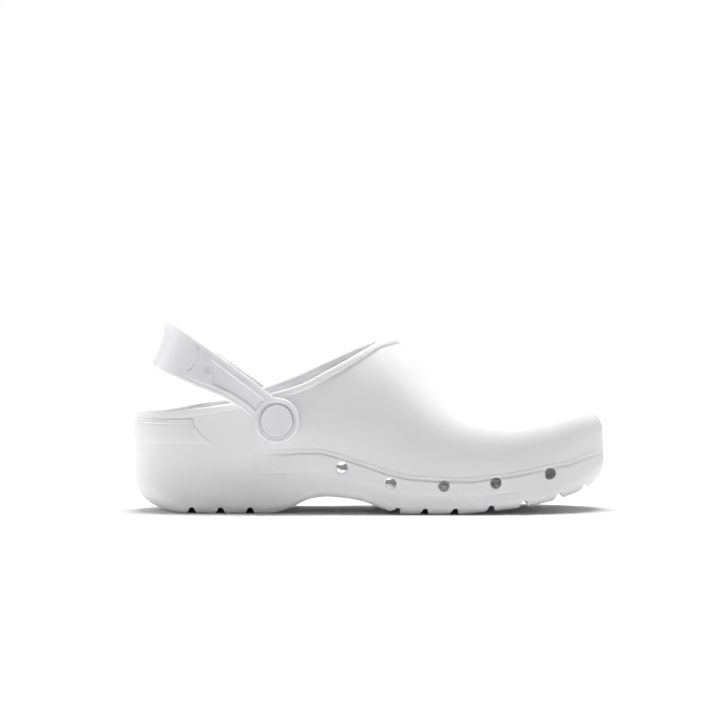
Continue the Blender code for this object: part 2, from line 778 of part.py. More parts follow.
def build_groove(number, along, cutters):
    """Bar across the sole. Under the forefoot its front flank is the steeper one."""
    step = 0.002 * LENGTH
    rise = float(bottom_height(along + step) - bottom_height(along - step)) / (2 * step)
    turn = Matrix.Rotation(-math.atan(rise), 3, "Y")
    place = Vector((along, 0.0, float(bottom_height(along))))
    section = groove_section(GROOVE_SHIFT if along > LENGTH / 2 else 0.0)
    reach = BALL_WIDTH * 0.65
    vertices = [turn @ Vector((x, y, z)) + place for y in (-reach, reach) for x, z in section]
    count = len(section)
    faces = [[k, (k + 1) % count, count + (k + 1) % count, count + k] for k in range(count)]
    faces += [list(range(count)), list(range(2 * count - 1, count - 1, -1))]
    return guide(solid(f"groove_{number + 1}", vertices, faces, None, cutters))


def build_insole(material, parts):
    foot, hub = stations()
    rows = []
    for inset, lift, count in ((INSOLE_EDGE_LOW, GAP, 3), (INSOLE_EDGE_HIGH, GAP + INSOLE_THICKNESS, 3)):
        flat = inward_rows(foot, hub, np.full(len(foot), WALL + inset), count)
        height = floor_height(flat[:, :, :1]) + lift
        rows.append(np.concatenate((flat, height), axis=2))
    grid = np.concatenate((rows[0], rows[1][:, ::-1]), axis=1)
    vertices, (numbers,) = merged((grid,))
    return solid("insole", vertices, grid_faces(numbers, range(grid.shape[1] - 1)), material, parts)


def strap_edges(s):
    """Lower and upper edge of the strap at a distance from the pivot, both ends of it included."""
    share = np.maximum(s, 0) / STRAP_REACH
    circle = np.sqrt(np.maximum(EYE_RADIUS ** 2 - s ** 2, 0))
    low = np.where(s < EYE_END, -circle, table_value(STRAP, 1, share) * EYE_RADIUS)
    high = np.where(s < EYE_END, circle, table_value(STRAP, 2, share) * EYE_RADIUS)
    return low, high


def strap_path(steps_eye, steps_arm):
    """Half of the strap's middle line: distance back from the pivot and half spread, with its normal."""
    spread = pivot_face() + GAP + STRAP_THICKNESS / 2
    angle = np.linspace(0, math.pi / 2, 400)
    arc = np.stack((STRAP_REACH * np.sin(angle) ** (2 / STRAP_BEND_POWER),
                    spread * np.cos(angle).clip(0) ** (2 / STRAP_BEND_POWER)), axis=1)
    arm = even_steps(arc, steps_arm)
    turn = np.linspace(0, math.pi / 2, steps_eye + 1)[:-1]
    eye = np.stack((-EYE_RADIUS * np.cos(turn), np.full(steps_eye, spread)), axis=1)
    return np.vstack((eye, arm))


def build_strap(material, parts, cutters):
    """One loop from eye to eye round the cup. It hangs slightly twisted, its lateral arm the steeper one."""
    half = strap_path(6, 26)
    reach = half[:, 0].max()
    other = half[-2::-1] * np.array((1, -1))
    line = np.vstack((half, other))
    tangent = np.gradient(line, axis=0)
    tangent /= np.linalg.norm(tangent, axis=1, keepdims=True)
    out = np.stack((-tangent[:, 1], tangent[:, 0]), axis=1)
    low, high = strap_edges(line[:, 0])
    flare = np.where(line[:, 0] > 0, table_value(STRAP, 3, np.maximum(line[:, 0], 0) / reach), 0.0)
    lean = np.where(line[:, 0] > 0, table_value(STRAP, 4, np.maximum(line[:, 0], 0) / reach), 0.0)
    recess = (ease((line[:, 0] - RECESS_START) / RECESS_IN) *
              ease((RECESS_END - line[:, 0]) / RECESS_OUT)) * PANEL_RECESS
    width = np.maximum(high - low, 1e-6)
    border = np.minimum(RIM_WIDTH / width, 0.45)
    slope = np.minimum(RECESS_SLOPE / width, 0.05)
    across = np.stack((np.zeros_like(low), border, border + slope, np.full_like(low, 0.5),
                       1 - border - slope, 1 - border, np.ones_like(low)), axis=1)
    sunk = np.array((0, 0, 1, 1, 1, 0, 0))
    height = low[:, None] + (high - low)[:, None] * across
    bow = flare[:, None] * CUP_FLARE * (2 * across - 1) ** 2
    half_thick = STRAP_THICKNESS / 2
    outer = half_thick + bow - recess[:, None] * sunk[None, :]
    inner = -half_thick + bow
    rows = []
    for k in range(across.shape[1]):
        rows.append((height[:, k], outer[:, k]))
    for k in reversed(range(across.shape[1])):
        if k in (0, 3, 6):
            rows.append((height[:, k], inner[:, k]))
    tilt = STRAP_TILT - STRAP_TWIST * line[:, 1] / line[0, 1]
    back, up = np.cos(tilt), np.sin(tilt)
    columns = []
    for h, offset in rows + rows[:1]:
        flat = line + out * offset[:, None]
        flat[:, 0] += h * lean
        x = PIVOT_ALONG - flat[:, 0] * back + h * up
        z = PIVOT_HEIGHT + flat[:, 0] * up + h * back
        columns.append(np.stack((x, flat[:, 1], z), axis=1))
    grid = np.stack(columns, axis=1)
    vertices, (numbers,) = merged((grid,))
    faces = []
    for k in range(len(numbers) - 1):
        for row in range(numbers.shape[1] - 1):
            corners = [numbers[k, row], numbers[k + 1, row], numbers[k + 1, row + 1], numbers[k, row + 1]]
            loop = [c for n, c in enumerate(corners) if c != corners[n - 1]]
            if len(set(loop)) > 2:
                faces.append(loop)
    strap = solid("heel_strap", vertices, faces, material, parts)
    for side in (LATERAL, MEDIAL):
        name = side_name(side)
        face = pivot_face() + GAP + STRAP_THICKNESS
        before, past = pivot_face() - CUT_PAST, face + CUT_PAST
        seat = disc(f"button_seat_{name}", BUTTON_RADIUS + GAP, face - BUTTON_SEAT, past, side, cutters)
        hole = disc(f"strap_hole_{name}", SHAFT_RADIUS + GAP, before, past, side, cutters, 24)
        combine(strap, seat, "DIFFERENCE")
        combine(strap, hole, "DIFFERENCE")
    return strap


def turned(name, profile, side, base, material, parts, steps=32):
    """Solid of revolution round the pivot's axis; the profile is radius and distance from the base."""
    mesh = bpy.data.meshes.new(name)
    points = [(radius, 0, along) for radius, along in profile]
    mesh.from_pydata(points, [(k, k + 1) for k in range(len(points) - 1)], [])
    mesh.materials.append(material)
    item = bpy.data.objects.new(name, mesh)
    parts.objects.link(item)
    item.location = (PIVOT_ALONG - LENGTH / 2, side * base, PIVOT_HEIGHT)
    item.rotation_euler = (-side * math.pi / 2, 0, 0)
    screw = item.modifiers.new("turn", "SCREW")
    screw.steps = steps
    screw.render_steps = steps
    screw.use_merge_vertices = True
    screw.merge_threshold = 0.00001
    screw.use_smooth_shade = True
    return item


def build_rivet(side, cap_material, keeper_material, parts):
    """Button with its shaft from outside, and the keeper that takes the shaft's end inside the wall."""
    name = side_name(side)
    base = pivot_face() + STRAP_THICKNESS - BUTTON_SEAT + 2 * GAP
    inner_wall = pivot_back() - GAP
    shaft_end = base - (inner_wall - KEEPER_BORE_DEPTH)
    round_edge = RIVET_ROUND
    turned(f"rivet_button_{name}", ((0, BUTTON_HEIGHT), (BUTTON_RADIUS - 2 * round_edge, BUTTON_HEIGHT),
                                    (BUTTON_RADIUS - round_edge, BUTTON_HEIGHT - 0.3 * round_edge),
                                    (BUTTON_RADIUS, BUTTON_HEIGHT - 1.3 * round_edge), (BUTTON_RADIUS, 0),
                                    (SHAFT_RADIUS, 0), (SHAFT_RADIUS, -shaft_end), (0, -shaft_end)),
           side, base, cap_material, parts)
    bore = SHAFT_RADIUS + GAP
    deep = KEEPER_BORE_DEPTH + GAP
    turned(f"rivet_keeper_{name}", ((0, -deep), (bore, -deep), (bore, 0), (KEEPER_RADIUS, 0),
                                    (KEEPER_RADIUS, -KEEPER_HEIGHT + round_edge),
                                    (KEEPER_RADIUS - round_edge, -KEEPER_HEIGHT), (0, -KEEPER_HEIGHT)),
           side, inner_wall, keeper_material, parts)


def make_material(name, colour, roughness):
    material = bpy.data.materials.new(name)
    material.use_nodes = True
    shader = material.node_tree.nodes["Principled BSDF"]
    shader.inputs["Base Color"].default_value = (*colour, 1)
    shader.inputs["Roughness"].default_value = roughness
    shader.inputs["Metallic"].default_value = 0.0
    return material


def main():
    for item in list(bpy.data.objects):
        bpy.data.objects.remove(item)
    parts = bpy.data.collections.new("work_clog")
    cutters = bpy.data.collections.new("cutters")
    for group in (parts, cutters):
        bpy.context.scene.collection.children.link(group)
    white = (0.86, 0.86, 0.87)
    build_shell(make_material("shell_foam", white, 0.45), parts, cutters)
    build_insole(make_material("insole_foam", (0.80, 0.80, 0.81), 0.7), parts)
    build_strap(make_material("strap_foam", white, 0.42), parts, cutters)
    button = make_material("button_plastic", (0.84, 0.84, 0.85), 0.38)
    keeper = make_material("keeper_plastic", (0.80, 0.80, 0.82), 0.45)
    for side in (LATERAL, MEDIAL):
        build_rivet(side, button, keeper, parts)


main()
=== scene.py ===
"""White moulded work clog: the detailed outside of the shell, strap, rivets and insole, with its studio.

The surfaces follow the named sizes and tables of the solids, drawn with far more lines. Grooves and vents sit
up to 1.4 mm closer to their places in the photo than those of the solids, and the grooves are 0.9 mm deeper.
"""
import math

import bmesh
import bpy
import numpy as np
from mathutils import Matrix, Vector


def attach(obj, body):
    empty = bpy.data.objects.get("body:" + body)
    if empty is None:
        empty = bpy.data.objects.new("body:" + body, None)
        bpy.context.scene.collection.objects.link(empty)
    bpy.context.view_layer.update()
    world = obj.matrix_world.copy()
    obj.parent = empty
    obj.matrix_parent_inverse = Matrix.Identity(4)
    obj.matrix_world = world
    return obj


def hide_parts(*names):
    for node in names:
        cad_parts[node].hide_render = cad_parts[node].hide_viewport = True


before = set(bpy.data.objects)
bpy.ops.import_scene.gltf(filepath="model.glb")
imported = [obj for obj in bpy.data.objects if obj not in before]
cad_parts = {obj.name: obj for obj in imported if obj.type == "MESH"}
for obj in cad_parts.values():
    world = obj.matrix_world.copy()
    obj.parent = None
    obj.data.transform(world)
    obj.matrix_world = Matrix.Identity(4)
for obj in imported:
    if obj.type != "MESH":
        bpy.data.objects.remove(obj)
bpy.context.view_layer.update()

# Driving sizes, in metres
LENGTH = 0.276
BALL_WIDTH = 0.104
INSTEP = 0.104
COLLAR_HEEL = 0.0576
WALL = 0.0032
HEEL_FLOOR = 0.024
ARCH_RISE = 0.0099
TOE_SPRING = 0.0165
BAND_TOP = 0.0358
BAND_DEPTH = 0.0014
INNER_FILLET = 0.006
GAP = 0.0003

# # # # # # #

## Objective
Extract exactly the leading lines of the data, stopping at and including the line with "faces, None, cutters))".

## Task output
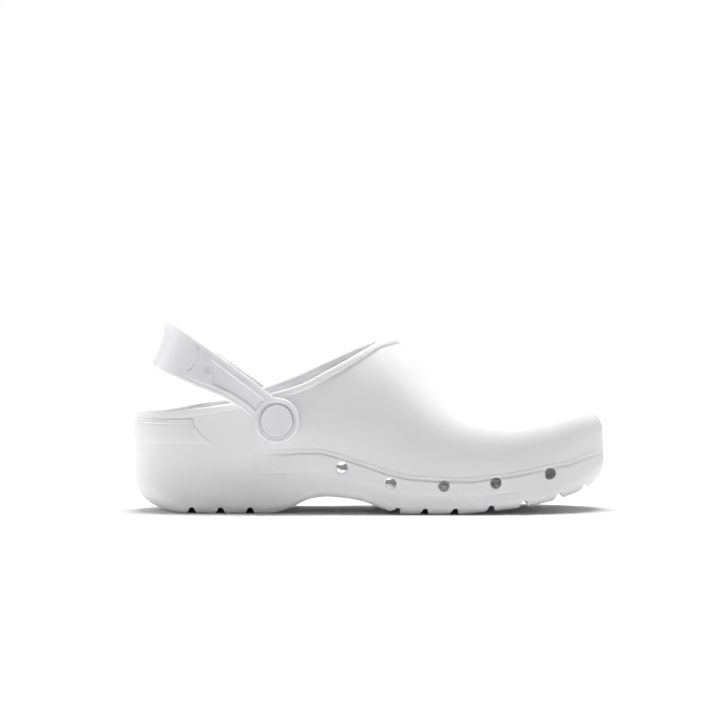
Continue the Blender code for this object: part 2, from line 778 of part.py. More parts follow.
def build_groove(number, along, cutters):
    """Bar across the sole. Under the forefoot its front flank is the steeper one."""
    step = 0.002 * LENGTH
    rise = float(bottom_height(along + step) - bottom_height(along - step)) / (2 * step)
    turn = Matrix.Rotation(-math.atan(rise), 3, "Y")
    place = Vector((along, 0.0, float(bottom_height(along))))
    section = groove_section(GROOVE_SHIFT if along > LENGTH / 2 else 0.0)
    reach = BALL_WIDTH * 0.65
    vertices = [turn @ Vector((x, y, z)) + place for y in (-reach, reach) for x, z in section]
    count = len(section)
    faces = [[k, (k + 1) % count, count + (k + 1) % count, count + k] for k in range(count)]
    faces += [list(range(count)), list(range(2 * count - 1, count - 1, -1))]
    return guide(solid(f"groove_{number + 1}", vertices, faces, None, cutters))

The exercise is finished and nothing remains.